I then love seeing my Nieces Ashley (7 in August) and Olivia (4 in July) run towards me.  My Nieces bring me so much Joy.  I love my Nieces - I can't imagine loving more - and yet I Can't Wait until I become a Mum.  And I Can't Wait to look at my Baby, our Baby - I love the feeling of having a Baby with my Man.

I love the day with my Family and I love that my Brother and Sister-In-Law and my Nieces call over to our Home and we have fun playing computer games and dancing - my Nieces are so beautiful.

 
I Love them.  I Can't Wait to introduce them to their Cousin when we have our Baby.

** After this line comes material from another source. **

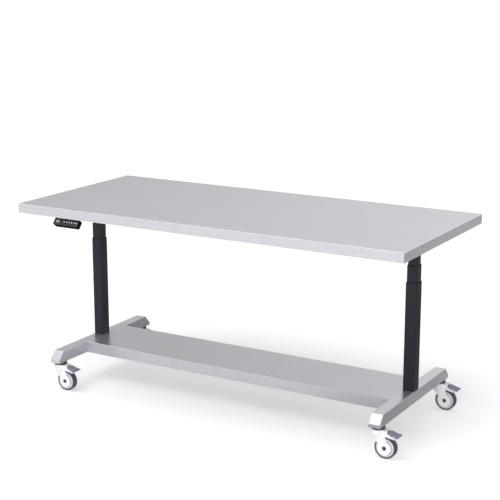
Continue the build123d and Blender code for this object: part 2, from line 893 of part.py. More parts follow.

I am 39 years old in 4 months from next Tuesday - and so I decide that I have to make some changes.  I have to move my 2-3 on my Health Scale to a 10.  I am doing my Research and feeling into my Intuition as to what feels right.  I decide that I will put a hold on my Running until after I have a Baby as I know my Running has in the past affected my cycle - and so I will continue to enjoy my Walking.  I am also DEFINITELY planning to start Yoga - I have been talking about Yoga for over a year - my Commitment is to have been to at least 1 Yoga Class in the next 2 weeks.

I am also planning to be more serious about my diet - I have started buying Organic Fruit and Vegetables - and my preference is Vegetarian and even though I love Animals, I am now wanting a Baby and so I need to continue to educate myself on the best Choices for myself.

I Can't Wait to have a Baby.  I Can't Wait!!!  I am so Grateful that I have a Wonderful Man to share my life and I look forward to the day when we hold our Baby in our arms.